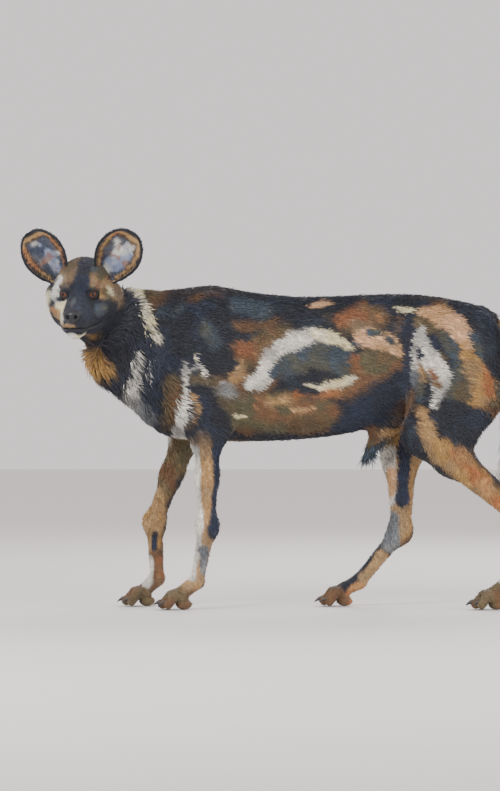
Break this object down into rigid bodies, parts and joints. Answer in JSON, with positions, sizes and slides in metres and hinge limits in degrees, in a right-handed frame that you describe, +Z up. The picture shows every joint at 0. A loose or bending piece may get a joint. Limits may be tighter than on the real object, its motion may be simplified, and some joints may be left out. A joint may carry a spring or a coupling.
{
  "type": "african wild dog",
  "caption": "Life-size still figure of a wild dog in mid-stride with its head turned to the side, big round ears up and its tail hanging.",
  "frame": {"origin": "on the ground, under the middle of the animal's bounding box", "axes": "+Z up, +X towards the tail, +Y towards the animal's right side; the body faces -X"},
  "size_m": [1.1202, 0.3018, 0.8249],
  "materials": {
    "claw_forepaw_left_1": "dull horn",
    "claw_forepaw_left_2": "dull horn",
    "claw_forepaw_left_3": "dull horn",
    "claw_forepaw_left_4": "dull horn",
    "claw_forepaw_right_1": "dull horn",
    "claw_forepaw_right_2": "dull horn",
    "claw_forepaw_right_3": "dull horn",
    "claw_forepaw_right_4": "dull horn",
    "claw_hindpaw_left_1": "dull horn",
    "claw_hindpaw_left_2": "dull horn",
    "claw_hindpaw_left_3": "dull horn",
    "claw_hindpaw_left_4": "dull horn",
    "claw_hindpaw_right_1": "dull horn",
    "claw_hindpaw_right_2": "dull horn",
    "claw_hindpaw_right_3": "dull horn",
    "claw_hindpaw_right_4": "dull horn",
    "ear_left": "short soft hair",
    "ear_right": "short soft hair",
    "eye_left": "wet, dark brown",
    "eye_right": "wet, dark brown",
    "foreleg_left": "short hair",
    "foreleg_right": "short hair",
    "forepaw_left": "short dense hair",
    "forepaw_right": "short dense hair",
    "head": "short wiry hair",
    "hindleg_left": "short hair",
    "hindleg_right": "short hair",
    "hindpaw_left": "short dense hair",
    "hindpaw_right": "short dense hair",
    "neck": "short wiry hair",
    "nose": "moist, dark",
    "tail": "long loose hair",
    "tail_brush": "long loose hair",
    "tail_tip": "long loose hair",
    "torso": "short wiry hair"
  },
  "bodies": {
    "root": {"claw_forepaw_left_1": "claw_forepaw_left_1", "claw_forepaw_left_2": "claw_forepaw_left_2", "claw_forepaw_left_3": "claw_forepaw_left_3", "claw_forepaw_left_4": "claw_forepaw_left_4", "claw_forepaw_right_1": "claw_forepaw_right_1", "claw_forepaw_right_2": "claw_forepaw_right_2", "claw_forepaw_right_3": "claw_forepaw_right_3", "claw_forepaw_right_4": "claw_forepaw_right_4", "claw_hindpaw_left_1": "claw_hindpaw_left_1", "claw_hindpaw_left_2": "claw_hindpaw_left_2", "claw_hindpaw_left_3": "claw_hindpaw_left_3", "claw_hindpaw_left_4": "claw_hindpaw_left_4", "claw_hindpaw_right_1": "claw_hindpaw_right_1", "claw_hindpaw_right_2": "claw_hindpaw_right_2", "claw_hindpaw_right_3": "claw_hindpaw_right_3", "claw_hindpaw_right_4": "claw_hindpaw_right_4", "ear_left": "ear_left", "ear_right": "ear_right", "eye_left": "eye_left", "eye_right": "eye_right", "foreleg_left": "foreleg_left", "foreleg_right": "foreleg_right", "forepaw_left": "forepaw_left", "forepaw_right": "forepaw_right", "head": "head", "hindleg_left": "hindleg_left", "hindleg_right": "hindleg_right", "hindpaw_left": "hindpaw_left", "hindpaw_right": "hindpaw_right", "neck": "neck", "nose": "nose", "tail": "tail", "tail_brush": "tail_brush", "tail_tip": "tail_tip", "torso": "torso"}
  },
  "joints": []
}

▶ [SET EXERCISE]: Recite the full listing above exactly.

▶ [RESULT OF THE TASK]:
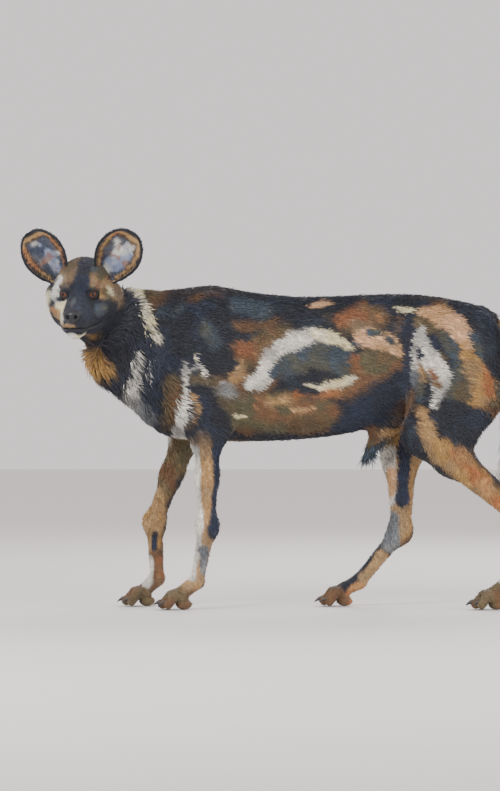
Break this object down into rigid bodies, parts and joints. Answer in JSON, with positions, sizes and slides in metres and hinge limits in degrees, in a right-handed frame that you describe, +Z up. The picture shows every joint at 0. A loose or bending piece may get a joint. Limits may be tighter than on the real object, its motion may be simplified, and some joints may be left out. A joint may carry a spring or a coupling.
{
  "type": "african wild dog",
  "caption": "Life-size still figure of a wild dog in mid-stride with its head turned to the side, big round ears up and its tail hanging.",
  "frame": {"origin": "on the ground, under the middle of the animal's bounding box", "axes": "+Z up, +X towards the tail, +Y towards the animal's right side; the body faces -X"},
  "size_m": [1.1202, 0.3018, 0.8249],
  "materials": {
    "claw_forepaw_left_1": "dull horn",
    "claw_forepaw_left_2": "dull horn",
    "claw_forepaw_left_3": "dull horn",
    "claw_forepaw_left_4": "dull horn",
    "claw_forepaw_right_1": "dull horn",
    "claw_forepaw_right_2": "dull horn",
    "claw_forepaw_right_3": "dull horn",
    "claw_forepaw_right_4": "dull horn",
    "claw_hindpaw_left_1": "dull horn",
    "claw_hindpaw_left_2": "dull horn",
    "claw_hindpaw_left_3": "dull horn",
    "claw_hindpaw_left_4": "dull horn",
    "claw_hindpaw_right_1": "dull horn",
    "claw_hindpaw_right_2": "dull horn",
    "claw_hindpaw_right_3": "dull horn",
    "claw_hindpaw_right_4": "dull horn",
    "ear_left": "short soft hair",
    "ear_right": "short soft hair",
    "eye_left": "wet, dark brown",
    "eye_right": "wet, dark brown",
    "foreleg_left": "short hair",
    "foreleg_right": "short hair",
    "forepaw_left": "short dense hair",
    "forepaw_right": "short dense hair",
    "head": "short wiry hair",
    "hindleg_left": "short hair",
    "hindleg_right": "short hair",
    "hindpaw_left": "short dense hair",
    "hindpaw_right": "short dense hair",
    "neck": "short wiry hair",
    "nose": "moist, dark",
    "tail": "long loose hair",
    "tail_brush": "long loose hair",
    "tail_tip": "long loose hair",
    "torso": "short wiry hair"
  },
  "bodies": {
    "root": {"claw_forepaw_left_1": "claw_forepaw_left_1", "claw_forepaw_left_2": "claw_forepaw_left_2", "claw_forepaw_left_3": "claw_forepaw_left_3", "claw_forepaw_left_4": "claw_forepaw_left_4", "claw_forepaw_right_1": "claw_forepaw_right_1", "claw_forepaw_right_2": "claw_forepaw_right_2", "claw_forepaw_right_3": "claw_forepaw_right_3", "claw_forepaw_right_4": "claw_forepaw_right_4", "claw_hindpaw_left_1": "claw_hindpaw_left_1", "claw_hindpaw_left_2": "claw_hindpaw_left_2", "claw_hindpaw_left_3": "claw_hindpaw_left_3", "claw_hindpaw_left_4": "claw_hindpaw_left_4", "claw_hindpaw_right_1": "claw_hindpaw_right_1", "claw_hindpaw_right_2": "claw_hindpaw_right_2", "claw_hindpaw_right_3": "claw_hindpaw_right_3", "claw_hindpaw_right_4": "claw_hindpaw_right_4", "ear_left": "ear_left", "ear_right": "ear_right", "eye_left": "eye_left", "eye_right": "eye_right", "foreleg_left": "foreleg_left", "foreleg_right": "foreleg_right", "forepaw_left": "forepaw_left", "forepaw_right": "forepaw_right", "head": "head", "hindleg_left": "hindleg_left", "hindleg_right": "hindleg_right", "hindpaw_left": "hindpaw_left", "hindpaw_right": "hindpaw_right", "neck": "neck", "nose": "nose", "tail": "tail", "tail_brush": "tail_brush", "tail_tip": "tail_tip", "torso": "torso"}
  },
  "joints": []
}